If his love metamorphosed him into a brooding monster, it was also his love that ultimately set him free from the clutches of intense resentment. Love was his remedy and not hatred and it took centuries to be cured.
All that said, what I actually admire about Coppola and screenwriter James V. Hart’s version is they uniquely incorporated a tragic love story with sexual undertones between Dracula and Mina Murray with religious fanaticism as a backdrop, creating a compelling story from the beginning – why he became the dark force – unlike in the book where nothing specific is mentioned about how he turned into a vampire. They humanized Dracula as a despicable monster with a heart yearning for the tenderness that he longed for. His love towards Elisabeta had no bounds and when she committed suicide, he not only renounced his faith, but also got more destructive. When he finally meets and relentlessly pursues her as Mina, Dracula, in his death agony, insists that she kill him by driving the wooden stake into his heart as well as decapitate him. He can no longer carry the baggage of revenge and wanted peace unlike in the novel where mortally injured Quincy Morris stabs him with a Bowie knife and he crumbles to dust. If his love metamorphosed him into a brooding monster, it was also his love that ultimately set him free from the clutches of intense resentment. Love was his remedy and not hatred and it took centuries to be cured.

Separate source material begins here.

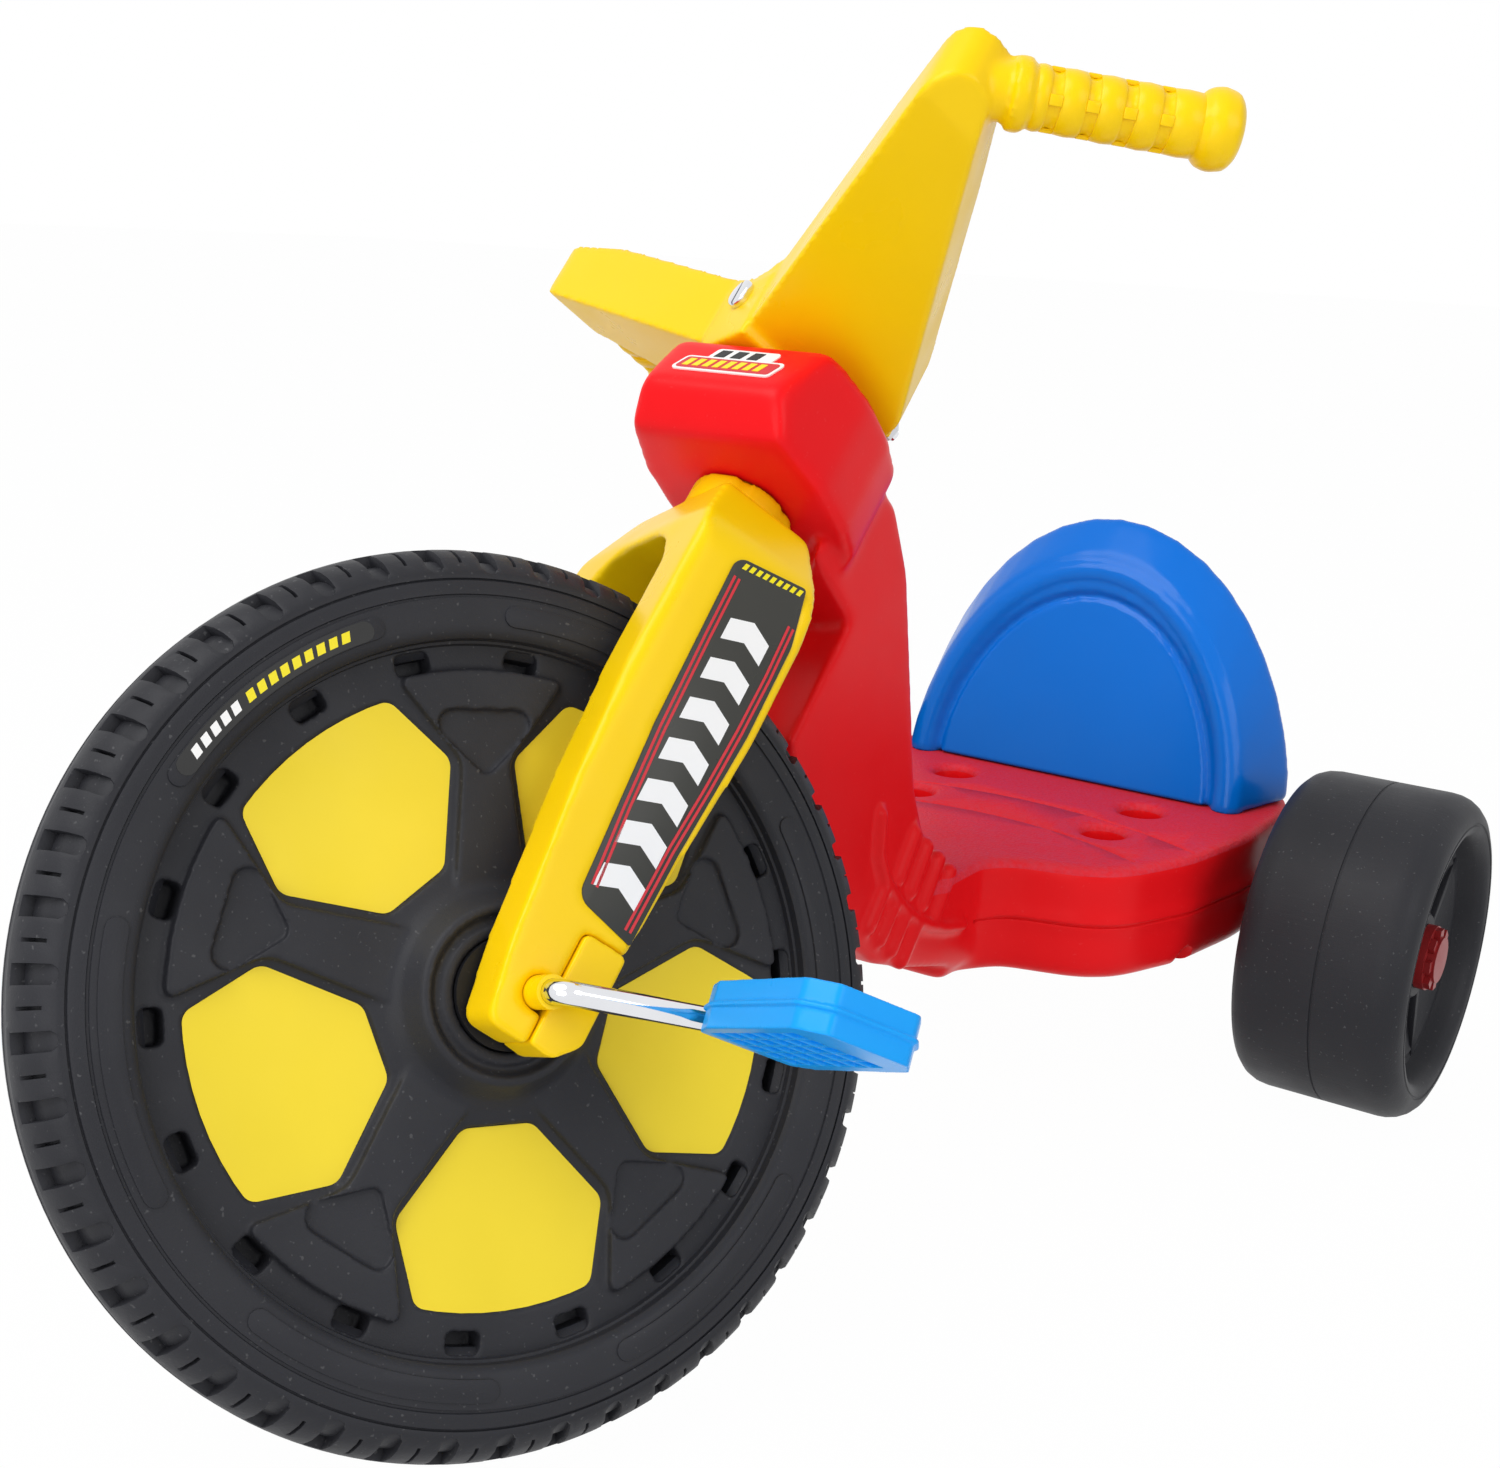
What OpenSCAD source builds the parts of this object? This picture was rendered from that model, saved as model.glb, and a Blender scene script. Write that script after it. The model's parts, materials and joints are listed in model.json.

While Bram Stoker’s Dracula may not be a perfect film, it is a scintillating homage to the book. I am unsure anyone especially youngsters born post 2000 would enjoy or even find it remotely scary given how badly crafted horror films with old school scare, with the exception of The Conjuring, hits the screen these days, lacking the grip to catch audience’s attention. I am hopeful that those who’ve watched this film and adore it, will give it a chance and experience the nostalgia associated with it all over again. If anything else, watch it for Gary Oldman who, in my honest opinion, is a powerful vampire onscreen.